In 2019, Switzerland transmitted data on some 3.1 million financial accounts to partner states.
o Administrative assistance
Within the framework of mutual administrative assistance in tax matters, tax authorities provide tax-related information in accordance with the international standard. Switzerland's network for requesting mutual administrative assistance in tax matters currently comprises 141 states. From 2015 to 2018, Switzerland responded to over 3,000 requests (more than almost any other country). In March 2020, the Global Forum on Transparency and Exchange of Information for Tax Purposes rated Switzerland's implementation of international administrative assistance in tax matters as "largely compliant".
o Legal assistance
Within the framework of international mutual legal assistance, the Swiss judicial authorities cooperate with their counterparts abroad in cases of cross-border crime. This has included some large-scale cases such as Petrobras (Brazil) and 1MDB (Malaysia). From 2014 to 2018, Switzerland received more than 10,000 requests for mutual legal assistance from abroad.
o Prevention of base erosion and profit shifting by companies (BEPS)
Switzerland exchanges country-by-country reports in implementation of the OECD minimum standard to prevent base erosion and profit shifting. The BEPS standard requires all large multinational enterprises to report on the global distribution of their revenues and taxes paid. Switzerland currently exchanges such information with the tax authorities of over 50 partner states, including emerging economies, and is open to extending this in the future to all countries that comply with the international standards. The information in the country-by-country reports is used for risk assessment by tax authorities and is not intended for public disclosure.
o Anti-money laundering/countering the financing of terrorism (AML/CFT)

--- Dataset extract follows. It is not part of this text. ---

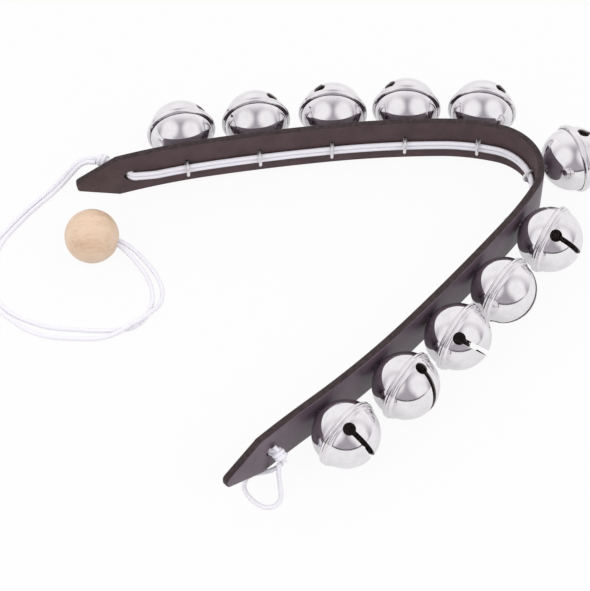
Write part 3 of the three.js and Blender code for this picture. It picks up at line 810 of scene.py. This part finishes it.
# %% Shanks
WIRE, EYE, EYE_REACH, WALL, LEG_GAP = 1.5, 8.4, 5.2, 0.8, 0.4
SPLAY_START, SPLAY_BEND, SPLAY_ANGLE, SPLAY_REACH = 0.1, 1.2, radians(70), 4.2
BELL_GAP, BEND_BELL, BEND_BELL_GAP, EYE_STEPS, SPLAY_STEPS = 0.5, 6, 2.2, 20, 5
SLOPE_START, SLOPE_RUN, STRAIGHT_FROM = 0.8, 2.9, 2.1
half_strap = STRAP_THICK / MM / 2
leg = LEG_GAP / 2 + WIRE / 2
eye_radius = EYE / 2 - WIRE / 2
eye_middle = EYE / 2 - half_strap - EYE_REACH
neck = asin(leg / eye_radius)


def ease(share):
    """0 up to share 0, 1 from share 1 on, and a smooth rise between."""
    share = min(1.0, max(0.0, share))
    return share * share * (3 - 2 * share)


def eye_drop(x):
    """How much lower the wire lies than the bell's middle, x millimetres outward."""
    return EYE_DROP * (1 - ease((x + SLOPE_START) / SLOPE_RUN))


for number, (bell, place_of) in enumerate(places.items(), 1):
    gap = BEND_BELL_GAP if number == BEND_BELL else BELL_GAP
    bend_start = half_strap + gap + WALL + SPLAY_START
    half = [(eye_middle + eye_radius * cos(pi - (pi - neck) * k / EYE_STEPS),
             eye_radius * sin(pi - (pi - neck) * k / EYE_STEPS)) for k in range(EYE_STEPS + 1)]
    half += [(eye_middle + eye_radius * cos(neck) + WIRE / 2, leg), (STRAIGHT_FROM, leg)]
    half += [(bend_start + SPLAY_BEND * sin(SPLAY_ANGLE * k / SPLAY_STEPS),
              leg + SPLAY_BEND * (1 - cos(SPLAY_ANGLE * k / SPLAY_STEPS)))
             for k in range(SPLAY_STEPS + 1)]
    end_x, end_z = half[-1]
    half += [(end_x + (SPLAY_REACH - end_z) / tan(SPLAY_ANGLE), SPLAY_REACH)]
    centre = half_strap + gap + SHELL
    bent_wire = [(x, -z) for x, z in reversed(half[1:])] + half
    line = [Vector(((x - centre) * MM, 0, z * MM - eye_drop(x))) for x, z in bent_wire]
    wire = bmesh.new()
    sweep(wire, smooth_line(line, step=0.0005), WIRE / 2 * MM, sides=14)
    put(f"{bell}_wire", wire, place_of, "strap", f"{bell}_shank", [wire_finish])
    wire.free()
print("shanks:", len(places))

# %% [markdown]
# ## Pellets
# A loose steel ball strikes the shells. Such balls are headed cold from wire, which leaves a
# faint band round the middle and a small flat at each pole. The outline has both, and is spun.

# %% Pellets
steel, steel_shader, place = new_finish("pellet_steel", Metallic=1.0)
pits = speckle(place, 0.0005, 3.0, 0.7)
lay_on(steel_shader, "Base Color", pits.tint((0.22, 0.21, 0.21), (0.52, 0.51, 0.51)))
lay_on(steel_shader, "Roughness", pits * 0.3 + 0.25)
lay_on(steel_shader, "Normal", relief(pits, 0.00004))
PELLET, POLE_FLAT, BAND, BAND_HALF = 3.2, 3.152, 3.2384, 0.12
upper = [(0, POLE_FLAT), *arc(PELLET, radians(10), radians(84), steps=12), (BAND, BAND_HALF)]
pellet_outline = [*upper, *[(r, -h) for r, h in reversed(upper)]]
pellet = turned([(r * MM, h * MM) for r, h in pellet_outline], steps=40, turn_matrix=upright)
for bell in places:
    low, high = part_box(f"{bell}_pellet")
    middle = Matrix.Translation((low + high) / 2)
    put(f"{bell}_ball", pellet, middle, bell.replace("bell", "pellet"),
        f"{bell}_pellet", [steel])
print("pellets:", len(places))

# %% [markdown]
# ## Held cord and knots
# Inside the strap the cord runs twice through all the eyes, and turns out through a hole near
# each tip. A knot outside each hole keeps it from slipping back. A knot is the cord itself, so
# the two strands go straight through it, and a doubled turn lies tight round them.

# %% Held cord
STRAND_STEP, CORD_OFF, CORD_BEND, HELD_STEPS = 0.00245, 0.0032, 0.0042, 130
BEND_SHIFT, BEND_STEPS, MOUTH_SHIFT, MOUTH_OUT = 0.0006, 6, 0.0014, 0.0026
CLEAR_OF_HOLE, DROP_RUN = 0.001, 0.013
tail_knot_place = on_strap(0.0153, 0.009, BELL_HEIGHT + 0.0008)
loop_knot_place = on_strap(STRAP_LENGTH - 0.026, 0.0058, BELL_HEIGHT - 0.0006)


def drop(distance):
    """How much lower the cord lies than the bells' middles: more at the eyes."""
    from_hole = min(distance, STRAP_LENGTH - distance) - HOLE_FROM_TIP
    return HOLE_DROP + (EYE_DROP - HOLE_DROP) * ease((from_hole - CLEAR_OF_HOLE) / DROP_RUN)


def held_strand(height):
    """One strand's line from knot to knot."""
    far = HOLE_FROM_TIP - BEND_SHIFT
    near = STRAP_LENGTH - far
    up = Vector((0, 0, height - BELL_HEIGHT))
    at_hole = height - HOLE_DROP
    share = pi / (2 * BEND_STEPS)
    bend = [(CORD_BEND * (1 - cos(share * k)), CORD_BEND * (1 - sin(share * k)) - CORD_OFF)
            for k in range(BEND_STEPS + 1)]
    points = [tail_knot_place + up, on_strap(HOLE_FROM_TIP - MOUTH_SHIFT, MOUTH_OUT, at_hole)]
    points += [on_strap(far + along, out, at_hole) for along, out in bend]
    first, last = far + CORD_BEND, near - CORD_BEND
    held = [first + (last - first) * k / HELD_STEPS for k in range(1, HELD_STEPS)]
    points += [on_strap(along, -CORD_OFF, height - drop(along)) for along in held]
    points += [on_strap(near - along, out, at_hole) for along, out in reversed(bend)]
    return [*points, on_strap(near, STRAP_THICK / 2, at_hole), loop_knot_place + up]


for name, side in (("upper", 1), ("lower", -1)):
    shape = bmesh.new()
    line = smooth_line(held_strand(BELL_HEIGHT + side * STRAND_STEP / 2), step=0.001)
    sweep(shape, line, CORD / 2)
    add_piece(f"cord_held_{name}", shape, "strap", f"cord_run_{name}",
              [elastic], smooth=60)
    print(f"cord_held_{name}", round(line_length(line), 3), "m")


# %% Knots
TURN_RADIUS, TURN_LEAN, TURN_SHARE = 0.0020, 0.0009, 0.46
HALF_TURN, TURN_START, TUCK_FROM, TUCK = 1.35 * pi, 0.4, 0.62, 5.5
TURN_POINTS, CORE_POINTS, CORE_LENGTH = 60, 8, 0.0075


def knot(name, centre, before, after, replaces):
    """Two strands that pass through, and a doubled turn drawn tight round them."""
    shape = bmesh.new()
    way = (after - before).normalized()
    side = way.cross(Vector((0, 0, 1))).normalized()
    up = side.cross(way)
    for strand in (-1, 1):
        turn = []
        for k in range(TURN_POINTS + 1):
            part = k / TURN_POINTS * 2 - 1
            angle = part * HALF_TURN + TURN_START
            out = TURN_RADIUS * (1 - max(0.0, abs(part) - TUCK_FROM) ** 2 * TUCK)
            axial = strand * CORD * TURN_SHARE + part * TURN_LEAN
            turn.append(centre + way * axial + side * cos(angle) * out + up * sin(angle) * out)
        sweep(shape, smooth_line(turn, step=0.0004), CORD / 2)
        offset = Vector((0, 0, strand * STRAND_STEP / 2))
        core = [centre + offset + way * (k / CORE_POINTS - 0.5) * CORE_LENGTH
                for k in range(CORE_POINTS + 1)]
        sweep(shape, smooth_line(core, step=0.0006), CORD / 2)
    add_piece(name, shape, "strap", replaces, [elastic], smooth=60)


far_mouth = on_strap(HOLE_FROM_TIP, STRAP_THICK / 2, BELL_HEIGHT)
near_mouth = on_strap(STRAP_LENGTH - HOLE_FROM_TIP, STRAP_THICK / 2, BELL_HEIGHT)
knot("cord_knot_far", tail_knot_place, far_mouth, (line_a[0] + line_b[0]) / 2, "tail_knot")
knot("cord_knot_near", loop_knot_place, near_mouth, (fold_line[0] + fold_line[-1]) / 2,
     "loop_knot")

Switzerland has adapted its AML/CFT legislation several times in recent years in compliance with international standards. The global coordinating body (FATF) has consistently found that Switzerland's structures are generally sound and effective. In the past several years, Switzerland has strengthened its preventive legal framework, especially in relation to politically exposed persons (PEPs), and has improved the transparency of beneficial owners (e.g. by abolishing anonymous bearer shares) and added tax fraud as a predicate offence. In 2018, the Money Laundering Reporting Office Switzerland (MROS) received over 6,000 suspicious activity reports. This was twice as many as in 2016, testifying to the high level of awareness in the financial sector. Within the framework of international development cooperation, Switzerland also supports various global initiatives to strengthen AML/CFT capacity in recipient countries.
o Extractive sector
Switzerland supports the Extractive Industries Transparency Initiative (EITI) through funding and representation on the EITI Board. The revised Swiss company law will introduce new disclosure requirements for commodity firms. Companies operating in the extractive sector will be required to disclose payments of CHF 100,000 or more made to government agencies. In its 2018 report on the extractive sector, the Federal Council reaffirmed Switzerland's commitment, particularly through cooperation programmes with developing and Eastern European countries that have an extractive industry and in relation to AML/CFT efforts.
o Asset recovery
If – despite the comprehensive preventive measures in place – assets originating from offences listed in the United Nations Convention against Corruption (corruption, money laundering, etc.) enter the Swiss financial sector, Switzerland is prepared to provide assistance, within the framework of mutual legal assistance in criminal matters, to freeze these assets with a view to their confiscation and, where appropriate, their return. Switzerland has acquired considerable experience and achieved concrete results in the area of asset return. Over the past thirty years, Switzerland has returned more than USD 2 billion to the benefit of affected populations in countries such as Nigeria, the Philippines, Peru, Angola and Kazakhstan. Its pioneering role in this field is internationally recognised. This restitution mechanism is an important pillar of Swiss anti-corruption policy.
Further information can be found on the website of the Federal Department of Foreign Affairs (FDFA), see link.
Switzerland is an active member of several international anti-corruption mechanisms, such as the G20 anti-corruption working group, the OECD Convention on Combating Bribery of Foreign Public Officials in International Business Transactions, the Criminal Law Convention on Corruption of the Council of Europe, and the United Nations Convention against Corruption. Switzerland also engages in anti-corruption dialogue with international sports federations. In its development cooperation, Switzerland contributes to strengthening anti-corruption and financial supervisory authorities and the International Organization of Supreme Audit Institutions (INTOSAI). Furthermore, close cooperation with foreign investigative agencies and the analysis of suspicious activity reports by Switzerland's financial intelligence unit (MROS) have helped in the detection of several international corruption cases.
o Institutional strengthening and capacity development
Capacity development helps to strengthen state institutions in developing and emerging countries. This includes efforts to establish an efficient correspondent banking network (through initiatives within the Financial Stability Board). Switzerland supports the Global Forum's 2017 plan of action to assist developing countries in building the necessary capacity for the automatic exchange of information (human resources, IT infrastructure, legal framework, risk management). Switzerland also makes financial contributions to the IMF's AML/CFT Topical Trust Fund, the Inter-American Center of Tax Administrations (CIAT), the African Tax Administration Forum (ATAF) and the World Bank's Global Tax Programme (GTP), among others, thereby giving developing countries a voice in international tax discussions.
o Debt sustainability
At the core of the debt problem are weak institutions and misaligned economic policies in indebted countries. Switzerland therefore advocates structural reforms and a more transparent set of analytical tools for debt sustainability, primarily in the IMF, the World Bank and the G20. Through its development cooperation, Switzerland is one of the world's largest providers of technical assistance for debt management and the mobilisation of domestic revenue in developing countries. Switzerland thereby supports various IMF and World Bank initiatives, as well as efforts by the UNCTAD Debt Management and Financial Analysis System to improve debt recording and reporting.